If you’re interested in details, I’ve written an explainer on statistical models here. But before moving on, I need to emphasize one point: the model isn’t capital-T Truth. It’s one way to look at some (important) parts of the data we’ll see heading into 2018. It’s not a replacement for traditional reporting, expert analysis, or polling (in fact, it’d be much less accurate without polling). Right now, I think SwingSeat is capturing some of the key features of the landscape, but the outputs don’t match my intuitions about every race. And that’s okay—the model is one tool out of many that I’ll be using to analyze races from now until November.

What’s it saying now?

Right now, there are two main takeaways from the model.

First, Democrats must pitch a near-perfect game to win the chamber—that’s because Republicans have a great map.

Most analysts (myself included) have argued that the 2018 Senate map is bad for Democrats. They’re defending 26 seats while the GOP is defending only nine, and five Democratic senators are defending very red states. Republicans, on the other hand, are only defending one state that Hillary Clinton won (Nevada) and only a couple of light-red states. Democrats are currently slightly ahead in the polls in most toss-up races (though the polling is sparse and dated in some cases). But if the GOP manages to win one or two races, the Democratic path to 51 seats becomes extremely tough.

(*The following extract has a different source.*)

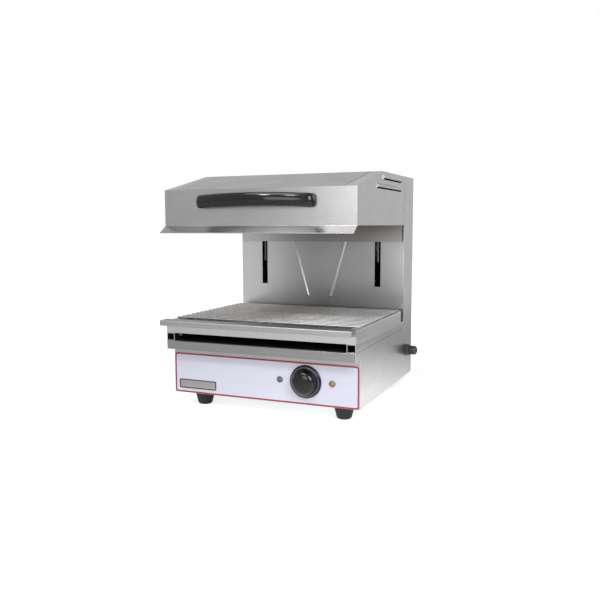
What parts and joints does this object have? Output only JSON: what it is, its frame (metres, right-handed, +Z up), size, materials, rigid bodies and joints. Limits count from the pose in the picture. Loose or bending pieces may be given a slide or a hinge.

And SwingSeat basically understands this. It assigns Democrats a win probability that’s noticeably north of 50 percent in key races such as Florida, Missouri, and Nevada, but gives the GOP a slightly better than 2-to-1 chance of holding the Senate. That’s partially because it knows that the GOP could, even in a strongly Democratic environment, win one or two competitive Democratic seats. Moreover, if the GOP improves their numbers across the board, they could net a few seats in an otherwise tough midterm. Obviously the Democrats are still in the game. There are some simulations where polls move towards the Dems—and events that have roughly 1-in-3 chance of happening happen all the time. But SwingSeat thinks that Republicans have a real advantage.

Which brings me to the second main takeaway: Republicans have a higher ceiling than Democrats.

Republicans have a lot of potential targets on this map. If GOP candidates generally improve their standing (or if the polls are biased against them) they could actually gain seats from where they are now. But similar across-the-board improvement for Democrats would yield lower returns. If Democrats hold all their seats and win Nevada and Arizona, they win a bare majority Senate. Beyond that, the landscape gets even tougher. Phil Bredesen is currently leading Republican Marsha Blackburn in Tennessee, but it’s a red state and Bredesen’s lead is far from safe. Beyond Tennessee, the map gets harder still. Ted Cruz has a roughly 4-to-1 chance of winning. And Republicans shouldn’t have much trouble holding off Democrats in deeply red states such as Utah, Wyoming, Nebraska, and Mississippi.

SwingSeat also generates state-by-state probability estimates, but I wouldn’t sweat those too much right now. There isn’t a ton of polling, and the model is doing its best to estimate win probabilities based on what little data we have. In some cases, the model is spitting out pretty good estimates. Ted Cruz does seem to have a big advantage in Texas, and Florida probably leans slightly towards Nelson. But I think SwingSeat is underestimating the probability of a Republican win in Arizona, Montana and West Virginia and overestimating the likelihood of a GOP victory in North Dakota and Indiana.

As we get closer to the election, these probabilities will get more accurate, and the model will become more confident.

How does this thing work, exactly?

Statistical models often sound fancy, but the basic idea behind SwingSeat is simple. It does four things: (1) Attempt to get an accurate picture of public opinion as it stands now; (2) Estimate how much that could change between now and Election Day; (3) Simulate election scenarios based on those estimates; and then (4) Calculate probabilities.

Here’s the detailed, step-by-step version:

First, the model divides the races into two groups—races where polls have been conducted and races where they haven’t—and performs a fundamentals-based projection in the races where no polling is available.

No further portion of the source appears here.